▸ Request:
The listing below holds a line with "The three.js and" and a later line with "TICK_REACH = 1.6". Write out those two lines and every line between them, exactly, and nothing else.

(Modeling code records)
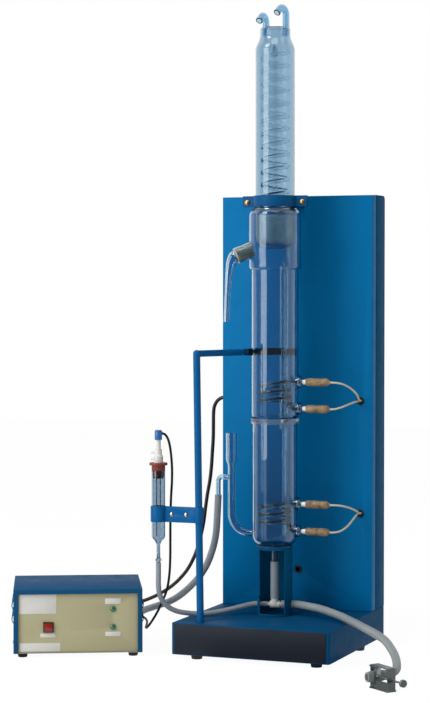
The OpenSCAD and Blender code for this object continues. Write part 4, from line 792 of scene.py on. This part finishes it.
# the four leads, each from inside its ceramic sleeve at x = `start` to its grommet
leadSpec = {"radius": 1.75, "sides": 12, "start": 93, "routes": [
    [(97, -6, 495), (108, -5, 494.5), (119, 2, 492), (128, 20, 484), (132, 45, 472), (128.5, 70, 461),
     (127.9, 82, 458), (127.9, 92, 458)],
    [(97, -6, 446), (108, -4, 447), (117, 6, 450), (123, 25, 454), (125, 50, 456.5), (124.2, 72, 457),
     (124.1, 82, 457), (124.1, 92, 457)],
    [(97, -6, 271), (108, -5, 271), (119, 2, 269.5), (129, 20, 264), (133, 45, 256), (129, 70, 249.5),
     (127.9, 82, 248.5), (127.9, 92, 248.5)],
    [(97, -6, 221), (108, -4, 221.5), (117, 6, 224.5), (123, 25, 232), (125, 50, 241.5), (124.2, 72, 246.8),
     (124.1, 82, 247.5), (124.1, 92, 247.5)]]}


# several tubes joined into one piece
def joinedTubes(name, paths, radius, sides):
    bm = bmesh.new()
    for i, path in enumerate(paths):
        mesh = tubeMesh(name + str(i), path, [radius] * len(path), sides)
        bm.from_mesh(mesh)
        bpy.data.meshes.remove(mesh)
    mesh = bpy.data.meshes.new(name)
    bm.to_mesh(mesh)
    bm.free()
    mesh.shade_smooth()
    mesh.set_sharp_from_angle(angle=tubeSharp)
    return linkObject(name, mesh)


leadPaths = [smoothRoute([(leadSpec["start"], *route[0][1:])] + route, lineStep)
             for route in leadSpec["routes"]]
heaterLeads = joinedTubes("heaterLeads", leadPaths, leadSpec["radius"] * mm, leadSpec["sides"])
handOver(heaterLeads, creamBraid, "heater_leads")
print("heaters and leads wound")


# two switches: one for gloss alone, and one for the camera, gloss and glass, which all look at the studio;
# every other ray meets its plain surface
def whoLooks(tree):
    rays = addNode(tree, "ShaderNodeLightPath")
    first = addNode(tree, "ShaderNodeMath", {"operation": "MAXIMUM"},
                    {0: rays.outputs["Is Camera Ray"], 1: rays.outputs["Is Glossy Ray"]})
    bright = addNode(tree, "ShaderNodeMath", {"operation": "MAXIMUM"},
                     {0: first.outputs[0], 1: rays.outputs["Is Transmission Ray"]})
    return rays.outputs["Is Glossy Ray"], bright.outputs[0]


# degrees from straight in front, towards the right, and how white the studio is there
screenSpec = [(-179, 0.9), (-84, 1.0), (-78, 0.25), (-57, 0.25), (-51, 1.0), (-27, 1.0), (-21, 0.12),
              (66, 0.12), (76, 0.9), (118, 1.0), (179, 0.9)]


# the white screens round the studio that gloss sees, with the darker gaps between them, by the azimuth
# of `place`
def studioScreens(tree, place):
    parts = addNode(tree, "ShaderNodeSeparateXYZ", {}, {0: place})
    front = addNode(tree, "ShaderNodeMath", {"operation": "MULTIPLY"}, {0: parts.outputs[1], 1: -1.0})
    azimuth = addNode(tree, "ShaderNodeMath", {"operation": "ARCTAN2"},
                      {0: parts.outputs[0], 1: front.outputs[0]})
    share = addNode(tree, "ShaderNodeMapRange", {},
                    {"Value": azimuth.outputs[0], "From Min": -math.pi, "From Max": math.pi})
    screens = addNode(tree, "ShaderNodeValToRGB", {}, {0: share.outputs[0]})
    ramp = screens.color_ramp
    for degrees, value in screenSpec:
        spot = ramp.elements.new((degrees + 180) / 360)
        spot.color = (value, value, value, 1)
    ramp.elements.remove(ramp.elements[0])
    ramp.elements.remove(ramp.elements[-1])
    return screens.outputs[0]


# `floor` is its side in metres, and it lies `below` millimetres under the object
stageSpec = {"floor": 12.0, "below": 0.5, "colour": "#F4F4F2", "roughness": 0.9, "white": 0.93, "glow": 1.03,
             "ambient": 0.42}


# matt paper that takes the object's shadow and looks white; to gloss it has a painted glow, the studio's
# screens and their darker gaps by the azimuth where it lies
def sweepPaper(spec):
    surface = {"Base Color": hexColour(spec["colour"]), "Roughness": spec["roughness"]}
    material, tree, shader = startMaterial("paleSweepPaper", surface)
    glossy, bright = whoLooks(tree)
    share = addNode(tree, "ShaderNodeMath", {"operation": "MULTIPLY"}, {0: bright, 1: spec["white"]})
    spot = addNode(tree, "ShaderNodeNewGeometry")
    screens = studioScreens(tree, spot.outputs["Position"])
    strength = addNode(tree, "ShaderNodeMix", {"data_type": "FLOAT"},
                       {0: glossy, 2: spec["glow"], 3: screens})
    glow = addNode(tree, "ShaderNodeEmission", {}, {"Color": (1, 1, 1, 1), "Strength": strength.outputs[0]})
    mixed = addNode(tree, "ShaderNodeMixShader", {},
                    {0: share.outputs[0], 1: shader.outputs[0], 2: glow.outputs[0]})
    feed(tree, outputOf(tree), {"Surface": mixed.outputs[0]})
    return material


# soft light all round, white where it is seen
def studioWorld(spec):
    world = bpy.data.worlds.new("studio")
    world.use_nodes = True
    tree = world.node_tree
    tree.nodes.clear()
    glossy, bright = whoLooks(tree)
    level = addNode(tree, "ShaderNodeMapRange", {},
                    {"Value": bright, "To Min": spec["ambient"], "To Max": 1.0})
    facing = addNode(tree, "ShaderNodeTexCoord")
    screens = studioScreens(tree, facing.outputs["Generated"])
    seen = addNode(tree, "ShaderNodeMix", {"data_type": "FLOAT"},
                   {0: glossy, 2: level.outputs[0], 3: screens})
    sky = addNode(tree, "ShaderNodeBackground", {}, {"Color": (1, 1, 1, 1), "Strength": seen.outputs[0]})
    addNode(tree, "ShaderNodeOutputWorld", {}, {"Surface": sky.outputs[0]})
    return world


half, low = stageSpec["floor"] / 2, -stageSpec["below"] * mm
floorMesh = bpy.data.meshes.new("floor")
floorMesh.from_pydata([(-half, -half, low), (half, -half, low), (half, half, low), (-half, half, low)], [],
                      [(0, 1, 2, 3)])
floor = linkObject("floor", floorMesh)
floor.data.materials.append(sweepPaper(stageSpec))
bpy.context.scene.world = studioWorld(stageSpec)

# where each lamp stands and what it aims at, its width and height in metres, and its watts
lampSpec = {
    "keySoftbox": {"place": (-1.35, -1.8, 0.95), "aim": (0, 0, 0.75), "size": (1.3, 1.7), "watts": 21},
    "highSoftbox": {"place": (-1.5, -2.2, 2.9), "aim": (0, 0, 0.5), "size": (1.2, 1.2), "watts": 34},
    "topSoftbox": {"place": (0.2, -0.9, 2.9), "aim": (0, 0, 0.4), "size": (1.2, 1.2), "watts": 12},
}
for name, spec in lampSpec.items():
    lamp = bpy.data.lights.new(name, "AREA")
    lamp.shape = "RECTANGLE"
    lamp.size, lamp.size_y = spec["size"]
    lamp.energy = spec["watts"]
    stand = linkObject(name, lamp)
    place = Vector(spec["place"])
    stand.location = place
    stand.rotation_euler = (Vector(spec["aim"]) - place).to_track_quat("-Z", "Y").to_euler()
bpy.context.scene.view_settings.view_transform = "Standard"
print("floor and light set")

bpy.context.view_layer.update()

...

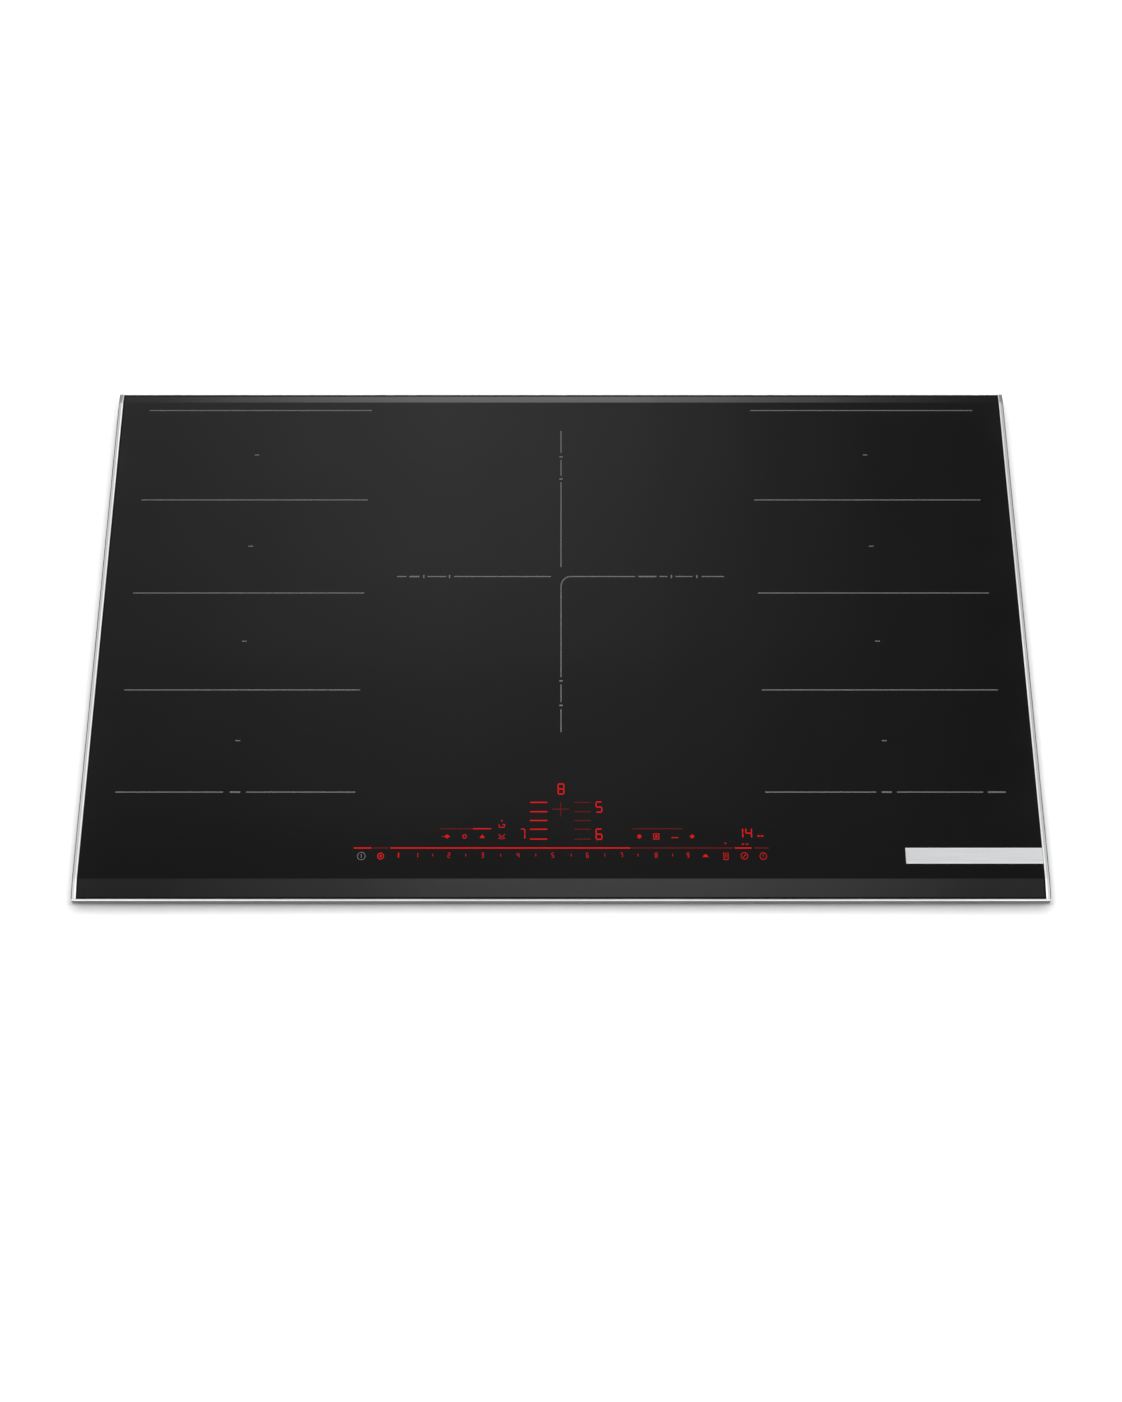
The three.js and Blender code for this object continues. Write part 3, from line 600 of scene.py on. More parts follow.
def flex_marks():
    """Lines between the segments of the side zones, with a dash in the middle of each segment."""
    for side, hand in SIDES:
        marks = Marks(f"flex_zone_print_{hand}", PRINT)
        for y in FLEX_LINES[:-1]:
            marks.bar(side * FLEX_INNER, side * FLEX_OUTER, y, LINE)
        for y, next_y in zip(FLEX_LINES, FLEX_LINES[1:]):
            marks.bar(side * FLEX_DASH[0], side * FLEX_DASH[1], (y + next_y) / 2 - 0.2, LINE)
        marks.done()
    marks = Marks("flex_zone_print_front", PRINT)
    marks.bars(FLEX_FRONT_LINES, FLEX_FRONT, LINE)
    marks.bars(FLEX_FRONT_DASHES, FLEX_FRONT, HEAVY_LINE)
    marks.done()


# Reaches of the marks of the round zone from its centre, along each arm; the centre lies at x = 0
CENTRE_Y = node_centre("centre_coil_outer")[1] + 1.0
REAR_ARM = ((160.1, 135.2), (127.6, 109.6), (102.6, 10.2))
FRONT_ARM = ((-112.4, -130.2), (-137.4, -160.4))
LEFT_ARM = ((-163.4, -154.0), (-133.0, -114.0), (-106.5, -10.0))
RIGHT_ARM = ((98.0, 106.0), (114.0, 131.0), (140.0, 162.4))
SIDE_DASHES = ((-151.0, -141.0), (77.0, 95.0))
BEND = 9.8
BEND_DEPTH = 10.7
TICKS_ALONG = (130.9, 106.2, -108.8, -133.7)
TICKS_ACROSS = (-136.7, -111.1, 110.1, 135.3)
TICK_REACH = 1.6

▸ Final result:
The three.js and Blender code for this object continues. Write part 3, from line 600 of scene.py on. More parts follow.
def flex_marks():
    """Lines between the segments of the side zones, with a dash in the middle of each segment."""
    for side, hand in SIDES:
        marks = Marks(f"flex_zone_print_{hand}", PRINT)
        for y in FLEX_LINES[:-1]:
            marks.bar(side * FLEX_INNER, side * FLEX_OUTER, y, LINE)
        for y, next_y in zip(FLEX_LINES, FLEX_LINES[1:]):
            marks.bar(side * FLEX_DASH[0], side * FLEX_DASH[1], (y + next_y) / 2 - 0.2, LINE)
        marks.done()
    marks = Marks("flex_zone_print_front", PRINT)
    marks.bars(FLEX_FRONT_LINES, FLEX_FRONT, LINE)
    marks.bars(FLEX_FRONT_DASHES, FLEX_FRONT, HEAVY_LINE)
    marks.done()


# Reaches of the marks of the round zone from its centre, along each arm; the centre lies at x = 0
CENTRE_Y = node_centre("centre_coil_outer")[1] + 1.0
REAR_ARM = ((160.1, 135.2), (127.6, 109.6), (102.6, 10.2))
FRONT_ARM = ((-112.4, -130.2), (-137.4, -160.4))
LEFT_ARM = ((-163.4, -154.0), (-133.0, -114.0), (-106.5, -10.0))
RIGHT_ARM = ((98.0, 106.0), (114.0, 131.0), (140.0, 162.4))
SIDE_DASHES = ((-151.0, -141.0), (77.0, 95.0))
BEND = 9.8
BEND_DEPTH = 10.7
TICKS_ALONG = (130.9, 106.2, -108.8, -133.7)
TICKS_ACROSS = (-136.7, -111.1, 110.1, 135.3)
TICK_REACH = 1.6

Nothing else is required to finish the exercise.